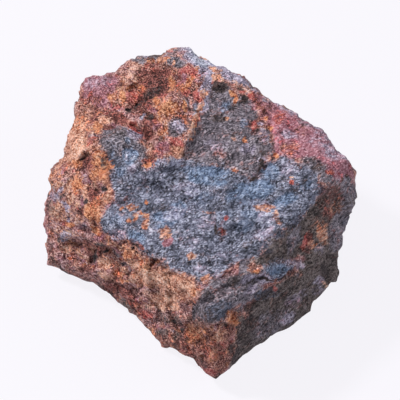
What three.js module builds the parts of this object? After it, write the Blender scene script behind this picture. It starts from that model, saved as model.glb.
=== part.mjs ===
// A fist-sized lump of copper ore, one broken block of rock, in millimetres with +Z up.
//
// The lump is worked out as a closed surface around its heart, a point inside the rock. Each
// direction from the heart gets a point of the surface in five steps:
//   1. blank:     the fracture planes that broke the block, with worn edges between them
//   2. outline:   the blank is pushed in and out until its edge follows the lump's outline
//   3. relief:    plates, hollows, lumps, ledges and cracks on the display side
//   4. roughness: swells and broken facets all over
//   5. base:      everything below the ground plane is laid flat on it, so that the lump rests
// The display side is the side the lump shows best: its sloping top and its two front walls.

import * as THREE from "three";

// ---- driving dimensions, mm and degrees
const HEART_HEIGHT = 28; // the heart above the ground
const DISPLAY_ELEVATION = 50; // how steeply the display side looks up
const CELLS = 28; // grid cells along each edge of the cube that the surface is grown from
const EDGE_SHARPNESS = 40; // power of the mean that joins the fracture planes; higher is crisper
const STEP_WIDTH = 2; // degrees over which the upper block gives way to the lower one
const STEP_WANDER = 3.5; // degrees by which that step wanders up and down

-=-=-

» GOAL
Each line from the top of the material above through the line with "import * as" must be echoed exactly, and no other line.

» EXERCISE RESPONSE
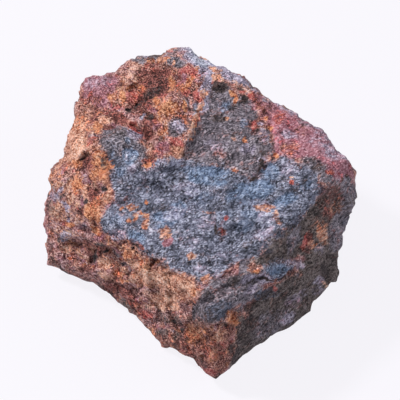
What three.js module builds the parts of this object? After it, write the Blender scene script behind this picture. It starts from that model, saved as model.glb.
=== part.mjs ===
// A fist-sized lump of copper ore, one broken block of rock, in millimetres with +Z up.
//
// The lump is worked out as a closed surface around its heart, a point inside the rock. Each
// direction from the heart gets a point of the surface in five steps:
//   1. blank:     the fracture planes that broke the block, with worn edges between them
//   2. outline:   the blank is pushed in and out until its edge follows the lump's outline
//   3. relief:    plates, hollows, lumps, ledges and cracks on the display side
//   4. roughness: swells and broken facets all over
//   5. base:      everything below the ground plane is laid flat on it, so that the lump rests
// The display side is the side the lump shows best: its sloping top and its two front walls.

import * as THREE from "three";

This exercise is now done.